Professor Marquand’s suspiciously contemptuous anger seemed on the surface to have two barely related causes: the first that terrorism should be regarded as being an existential threat, as was the threat from Hitler or even from Khrushchev, and the second that Blair should “demean the memory” of Churchill and the fight against Nazism. It was an interesting elision, suggesting that the professor was complaining as much about his generation’s history being superseded, as he was about an interpretation of facts.

But is it so preposterous to suggest that a global ideology that justifies the use of limitless violence against civilians, and whose adherents are immensely inventive (if not always competent) in discerning methods of delivering that violence, could present an “existential” threat? Suppose for a moment that we had a run of bad luck, and that the various unsuccessful plots to bomb Britain, including July 21, 2005, had in fact succeeded. Suppose Glasgow airport had had a queue of travellers obliterated, that several nightclubs full of youngsters had been destroyed, that every brown doctor and driver had become, in the eyes of their fellow citizens, a potent menace. What does Professor Marquand imagine might have happened then?

Another objection to Mr Blair’s historicism was that he didn’t know enough history to understand the context in which he sought to fight terror. He only saw the present, and couldn’t comprehend why everyone in the Middle East (barring the Israelis, who don’t count) would have good cause to hate us. “History would have told him,” wrote Edward Pearce, “that bossed and humiliated people rebel . . . He would know more generally that occupied countries take to the experience very badly.”

Except, of course, where they don’t. He would know (circa October 2001) that you cannot fight a successful war in Afghanistan, except when you can.
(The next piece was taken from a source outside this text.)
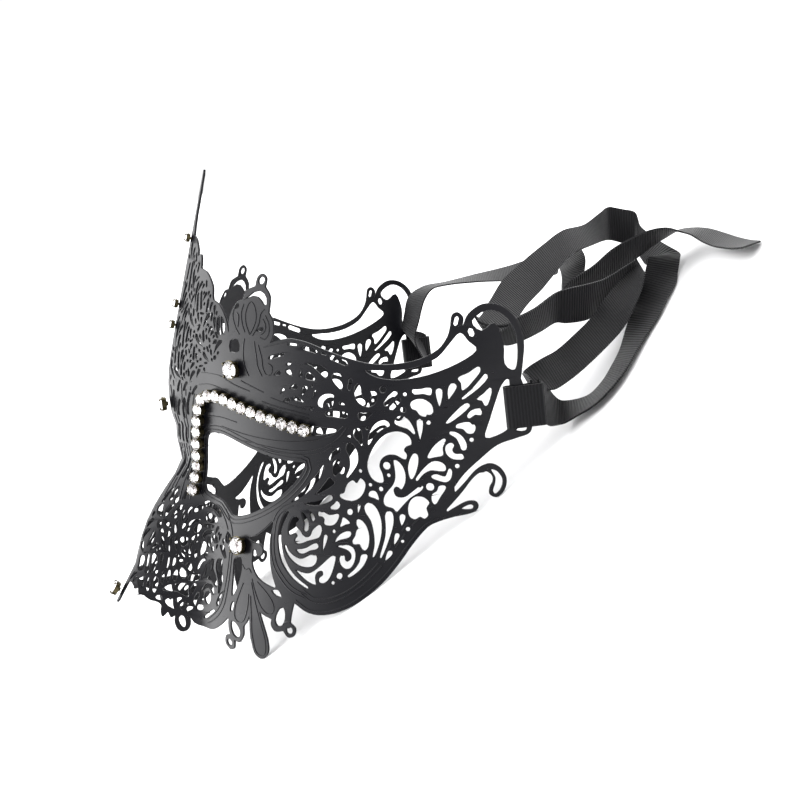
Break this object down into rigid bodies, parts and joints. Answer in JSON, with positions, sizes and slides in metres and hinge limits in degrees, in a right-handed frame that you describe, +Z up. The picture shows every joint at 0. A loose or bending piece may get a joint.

He should have understood – as he was advised – that the problems of Northern Ireland, rooted in historical antagonism, were intractable, and that the people of the Balkans were unhelpable. In 2001 he should have bet all his money on Spurs winning the Premiership, because the year ended in a “one”.

No one who knows anything about history should ever talk about “the lessons of history”. It may be safer that some of our politicians are spending their summers learning how to liberate house elfs.